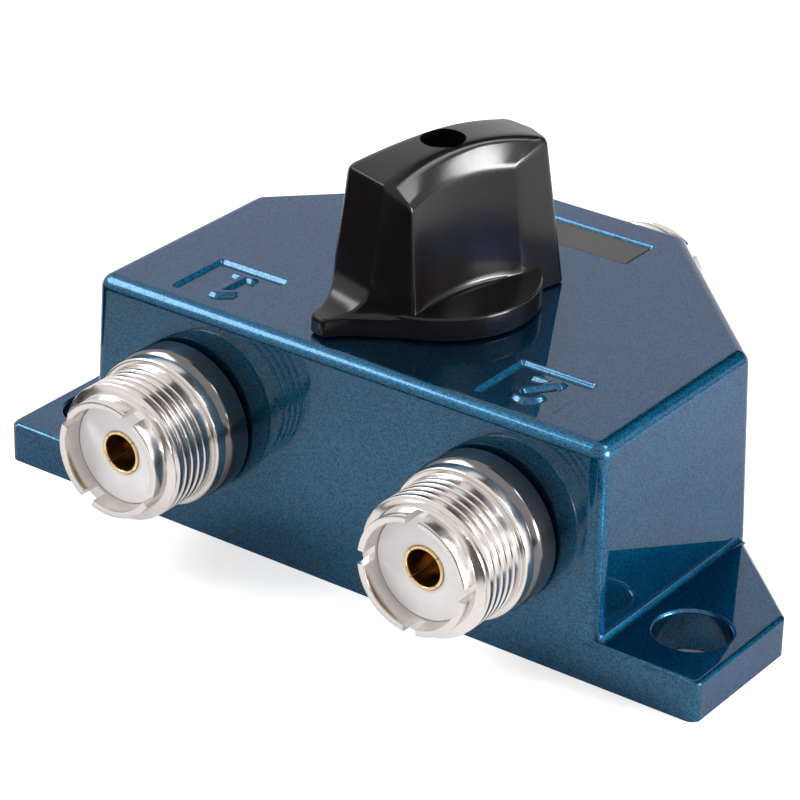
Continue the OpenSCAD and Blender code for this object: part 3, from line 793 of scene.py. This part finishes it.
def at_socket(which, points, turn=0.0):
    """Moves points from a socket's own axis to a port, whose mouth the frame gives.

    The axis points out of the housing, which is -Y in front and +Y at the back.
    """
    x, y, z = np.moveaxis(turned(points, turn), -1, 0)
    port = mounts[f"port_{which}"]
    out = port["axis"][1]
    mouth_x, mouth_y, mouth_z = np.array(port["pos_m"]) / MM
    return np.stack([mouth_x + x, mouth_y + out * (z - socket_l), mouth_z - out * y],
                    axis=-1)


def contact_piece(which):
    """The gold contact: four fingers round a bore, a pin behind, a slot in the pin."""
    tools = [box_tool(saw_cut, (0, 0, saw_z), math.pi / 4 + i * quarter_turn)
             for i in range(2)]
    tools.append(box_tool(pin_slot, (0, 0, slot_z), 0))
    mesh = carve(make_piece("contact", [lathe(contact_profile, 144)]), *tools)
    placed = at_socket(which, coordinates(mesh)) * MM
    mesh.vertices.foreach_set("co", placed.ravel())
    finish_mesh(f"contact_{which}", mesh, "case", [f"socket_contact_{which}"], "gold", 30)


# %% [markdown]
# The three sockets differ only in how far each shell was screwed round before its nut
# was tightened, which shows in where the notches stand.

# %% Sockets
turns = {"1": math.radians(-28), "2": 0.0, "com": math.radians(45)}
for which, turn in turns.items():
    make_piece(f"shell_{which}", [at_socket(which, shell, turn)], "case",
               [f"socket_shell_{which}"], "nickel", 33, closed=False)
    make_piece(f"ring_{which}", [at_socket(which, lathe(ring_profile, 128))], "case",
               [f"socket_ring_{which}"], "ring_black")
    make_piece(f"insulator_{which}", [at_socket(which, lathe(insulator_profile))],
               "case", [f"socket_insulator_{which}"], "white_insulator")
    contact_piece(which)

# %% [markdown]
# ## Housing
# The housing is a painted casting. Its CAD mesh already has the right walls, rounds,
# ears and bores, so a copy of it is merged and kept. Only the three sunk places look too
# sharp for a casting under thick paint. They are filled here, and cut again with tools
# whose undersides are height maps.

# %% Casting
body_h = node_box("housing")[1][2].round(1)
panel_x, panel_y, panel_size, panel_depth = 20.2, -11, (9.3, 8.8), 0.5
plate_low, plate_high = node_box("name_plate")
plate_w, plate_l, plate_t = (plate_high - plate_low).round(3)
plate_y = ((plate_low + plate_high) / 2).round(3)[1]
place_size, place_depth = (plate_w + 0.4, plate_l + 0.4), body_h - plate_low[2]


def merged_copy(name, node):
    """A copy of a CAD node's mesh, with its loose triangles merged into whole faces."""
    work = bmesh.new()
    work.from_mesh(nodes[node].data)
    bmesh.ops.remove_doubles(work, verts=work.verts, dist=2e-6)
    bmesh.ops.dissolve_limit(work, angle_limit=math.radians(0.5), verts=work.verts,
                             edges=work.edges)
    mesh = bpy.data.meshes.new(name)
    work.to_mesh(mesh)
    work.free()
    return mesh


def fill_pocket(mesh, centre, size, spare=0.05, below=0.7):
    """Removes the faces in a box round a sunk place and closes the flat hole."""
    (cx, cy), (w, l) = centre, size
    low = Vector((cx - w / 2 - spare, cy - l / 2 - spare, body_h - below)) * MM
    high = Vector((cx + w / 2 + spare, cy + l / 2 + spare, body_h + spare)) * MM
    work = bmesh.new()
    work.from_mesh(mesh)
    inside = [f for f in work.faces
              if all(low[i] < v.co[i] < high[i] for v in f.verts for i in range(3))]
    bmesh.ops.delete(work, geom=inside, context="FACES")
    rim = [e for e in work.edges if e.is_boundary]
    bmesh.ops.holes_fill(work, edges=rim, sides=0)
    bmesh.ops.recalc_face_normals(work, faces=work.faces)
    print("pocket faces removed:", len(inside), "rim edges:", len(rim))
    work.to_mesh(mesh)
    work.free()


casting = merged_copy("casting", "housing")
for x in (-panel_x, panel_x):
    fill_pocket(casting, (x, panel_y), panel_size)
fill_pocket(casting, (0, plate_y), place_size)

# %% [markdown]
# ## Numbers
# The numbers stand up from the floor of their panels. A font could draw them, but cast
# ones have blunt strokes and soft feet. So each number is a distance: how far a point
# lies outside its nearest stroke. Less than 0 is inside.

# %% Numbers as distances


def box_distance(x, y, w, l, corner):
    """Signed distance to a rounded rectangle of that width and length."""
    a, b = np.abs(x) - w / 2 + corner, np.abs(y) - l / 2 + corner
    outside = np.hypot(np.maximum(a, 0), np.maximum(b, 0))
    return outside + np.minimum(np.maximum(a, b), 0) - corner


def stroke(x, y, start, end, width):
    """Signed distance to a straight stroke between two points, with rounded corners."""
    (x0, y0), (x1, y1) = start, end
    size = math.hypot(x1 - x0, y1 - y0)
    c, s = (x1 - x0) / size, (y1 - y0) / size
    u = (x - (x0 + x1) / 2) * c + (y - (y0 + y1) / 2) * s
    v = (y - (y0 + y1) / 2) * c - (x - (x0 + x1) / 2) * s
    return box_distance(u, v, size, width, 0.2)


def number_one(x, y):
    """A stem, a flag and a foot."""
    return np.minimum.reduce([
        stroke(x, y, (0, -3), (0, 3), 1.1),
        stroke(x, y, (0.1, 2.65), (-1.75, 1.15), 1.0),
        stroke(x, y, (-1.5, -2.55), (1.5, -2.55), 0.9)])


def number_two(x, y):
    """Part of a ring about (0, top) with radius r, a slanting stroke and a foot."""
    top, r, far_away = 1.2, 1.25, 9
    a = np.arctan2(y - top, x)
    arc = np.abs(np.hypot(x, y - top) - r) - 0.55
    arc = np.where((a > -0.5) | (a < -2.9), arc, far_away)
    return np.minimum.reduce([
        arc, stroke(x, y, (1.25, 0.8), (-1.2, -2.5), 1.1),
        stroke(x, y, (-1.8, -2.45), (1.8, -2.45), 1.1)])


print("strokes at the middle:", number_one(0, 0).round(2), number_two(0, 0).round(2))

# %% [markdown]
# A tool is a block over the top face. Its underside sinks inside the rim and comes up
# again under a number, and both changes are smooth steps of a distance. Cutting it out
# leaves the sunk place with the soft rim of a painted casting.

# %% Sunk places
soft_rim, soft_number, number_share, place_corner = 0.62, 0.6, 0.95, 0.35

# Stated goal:
Your task is to output all of the data above word for word.

# Result for this exercise:
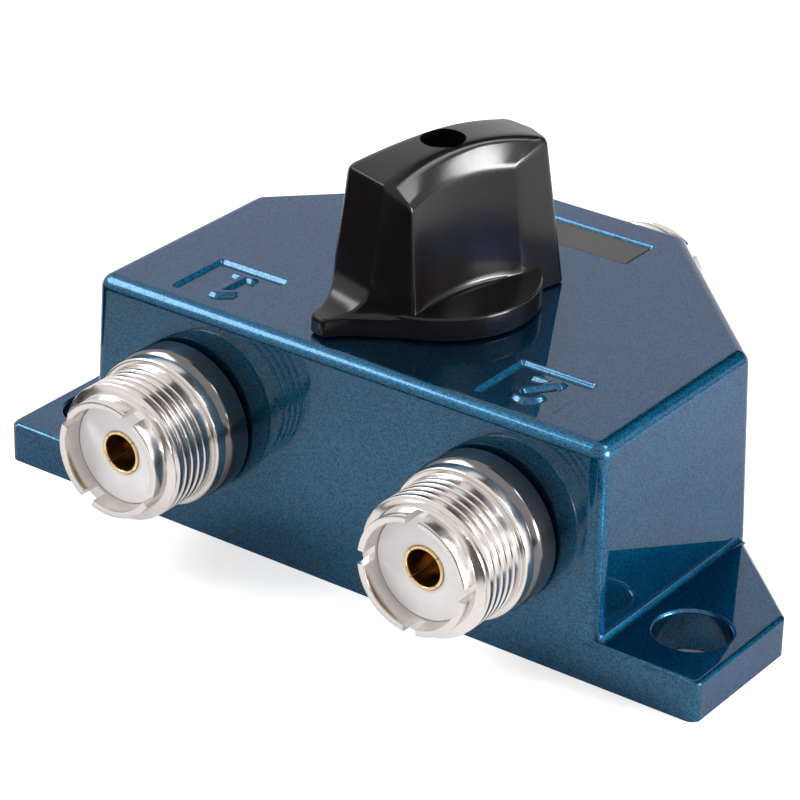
Continue the OpenSCAD and Blender code for this object: part 3, from line 793 of scene.py. This part finishes it.
def at_socket(which, points, turn=0.0):
    """Moves points from a socket's own axis to a port, whose mouth the frame gives.

    The axis points out of the housing, which is -Y in front and +Y at the back.
    """
    x, y, z = np.moveaxis(turned(points, turn), -1, 0)
    port = mounts[f"port_{which}"]
    out = port["axis"][1]
    mouth_x, mouth_y, mouth_z = np.array(port["pos_m"]) / MM
    return np.stack([mouth_x + x, mouth_y + out * (z - socket_l), mouth_z - out * y],
                    axis=-1)


def contact_piece(which):
    """The gold contact: four fingers round a bore, a pin behind, a slot in the pin."""
    tools = [box_tool(saw_cut, (0, 0, saw_z), math.pi / 4 + i * quarter_turn)
             for i in range(2)]
    tools.append(box_tool(pin_slot, (0, 0, slot_z), 0))
    mesh = carve(make_piece("contact", [lathe(contact_profile, 144)]), *tools)
    placed = at_socket(which, coordinates(mesh)) * MM
    mesh.vertices.foreach_set("co", placed.ravel())
    finish_mesh(f"contact_{which}", mesh, "case", [f"socket_contact_{which}"], "gold", 30)


# %% [markdown]
# The three sockets differ only in how far each shell was screwed round before its nut
# was tightened, which shows in where the notches stand.

# %% Sockets
turns = {"1": math.radians(-28), "2": 0.0, "com": math.radians(45)}
for which, turn in turns.items():
    make_piece(f"shell_{which}", [at_socket(which, shell, turn)], "case",
               [f"socket_shell_{which}"], "nickel", 33, closed=False)
    make_piece(f"ring_{which}", [at_socket(which, lathe(ring_profile, 128))], "case",
               [f"socket_ring_{which}"], "ring_black")
    make_piece(f"insulator_{which}", [at_socket(which, lathe(insulator_profile))],
               "case", [f"socket_insulator_{which}"], "white_insulator")
    contact_piece(which)

# %% [markdown]
# ## Housing
# The housing is a painted casting. Its CAD mesh already has the right walls, rounds,
# ears and bores, so a copy of it is merged and kept. Only the three sunk places look too
# sharp for a casting under thick paint. They are filled here, and cut again with tools
# whose undersides are height maps.

# %% Casting
body_h = node_box("housing")[1][2].round(1)
panel_x, panel_y, panel_size, panel_depth = 20.2, -11, (9.3, 8.8), 0.5
plate_low, plate_high = node_box("name_plate")
plate_w, plate_l, plate_t = (plate_high - plate_low).round(3)
plate_y = ((plate_low + plate_high) / 2).round(3)[1]
place_size, place_depth = (plate_w + 0.4, plate_l + 0.4), body_h - plate_low[2]


def merged_copy(name, node):
    """A copy of a CAD node's mesh, with its loose triangles merged into whole faces."""
    work = bmesh.new()
    work.from_mesh(nodes[node].data)
    bmesh.ops.remove_doubles(work, verts=work.verts, dist=2e-6)
    bmesh.ops.dissolve_limit(work, angle_limit=math.radians(0.5), verts=work.verts,
                             edges=work.edges)
    mesh = bpy.data.meshes.new(name)
    work.to_mesh(mesh)
    work.free()
    return mesh


def fill_pocket(mesh, centre, size, spare=0.05, below=0.7):
    """Removes the faces in a box round a sunk place and closes the flat hole."""
    (cx, cy), (w, l) = centre, size
    low = Vector((cx - w / 2 - spare, cy - l / 2 - spare, body_h - below)) * MM
    high = Vector((cx + w / 2 + spare, cy + l / 2 + spare, body_h + spare)) * MM
    work = bmesh.new()
    work.from_mesh(mesh)
    inside = [f for f in work.faces
              if all(low[i] < v.co[i] < high[i] for v in f.verts for i in range(3))]
    bmesh.ops.delete(work, geom=inside, context="FACES")
    rim = [e for e in work.edges if e.is_boundary]
    bmesh.ops.holes_fill(work, edges=rim, sides=0)
    bmesh.ops.recalc_face_normals(work, faces=work.faces)
    print("pocket faces removed:", len(inside), "rim edges:", len(rim))
    work.to_mesh(mesh)
    work.free()


casting = merged_copy("casting", "housing")
for x in (-panel_x, panel_x):
    fill_pocket(casting, (x, panel_y), panel_size)
fill_pocket(casting, (0, plate_y), place_size)

# %% [markdown]
# ## Numbers
# The numbers stand up from the floor of their panels. A font could draw them, but cast
# ones have blunt strokes and soft feet. So each number is a distance: how far a point
# lies outside its nearest stroke. Less than 0 is inside.

# %% Numbers as distances


def box_distance(x, y, w, l, corner):
    """Signed distance to a rounded rectangle of that width and length."""
    a, b = np.abs(x) - w / 2 + corner, np.abs(y) - l / 2 + corner
    outside = np.hypot(np.maximum(a, 0), np.maximum(b, 0))
    return outside + np.minimum(np.maximum(a, b), 0) - corner


def stroke(x, y, start, end, width):
    """Signed distance to a straight stroke between two points, with rounded corners."""
    (x0, y0), (x1, y1) = start, end
    size = math.hypot(x1 - x0, y1 - y0)
    c, s = (x1 - x0) / size, (y1 - y0) / size
    u = (x - (x0 + x1) / 2) * c + (y - (y0 + y1) / 2) * s
    v = (y - (y0 + y1) / 2) * c - (x - (x0 + x1) / 2) * s
    return box_distance(u, v, size, width, 0.2)


def number_one(x, y):
    """A stem, a flag and a foot."""
    return np.minimum.reduce([
        stroke(x, y, (0, -3), (0, 3), 1.1),
        stroke(x, y, (0.1, 2.65), (-1.75, 1.15), 1.0),
        stroke(x, y, (-1.5, -2.55), (1.5, -2.55), 0.9)])


def number_two(x, y):
    """Part of a ring about (0, top) with radius r, a slanting stroke and a foot."""
    top, r, far_away = 1.2, 1.25, 9
    a = np.arctan2(y - top, x)
    arc = np.abs(np.hypot(x, y - top) - r) - 0.55
    arc = np.where((a > -0.5) | (a < -2.9), arc, far_away)
    return np.minimum.reduce([
        arc, stroke(x, y, (1.25, 0.8), (-1.2, -2.5), 1.1),
        stroke(x, y, (-1.8, -2.45), (1.8, -2.45), 1.1)])


print("strokes at the middle:", number_one(0, 0).round(2), number_two(0, 0).round(2))

# %% [markdown]
# A tool is a block over the top face. Its underside sinks inside the rim and comes up
# again under a number, and both changes are smooth steps of a distance. Cutting it out
# leaves the sunk place with the soft rim of a painted casting.

# %% Sunk places
soft_rim, soft_number, number_share, place_corner = 0.62, 0.6, 0.95, 0.35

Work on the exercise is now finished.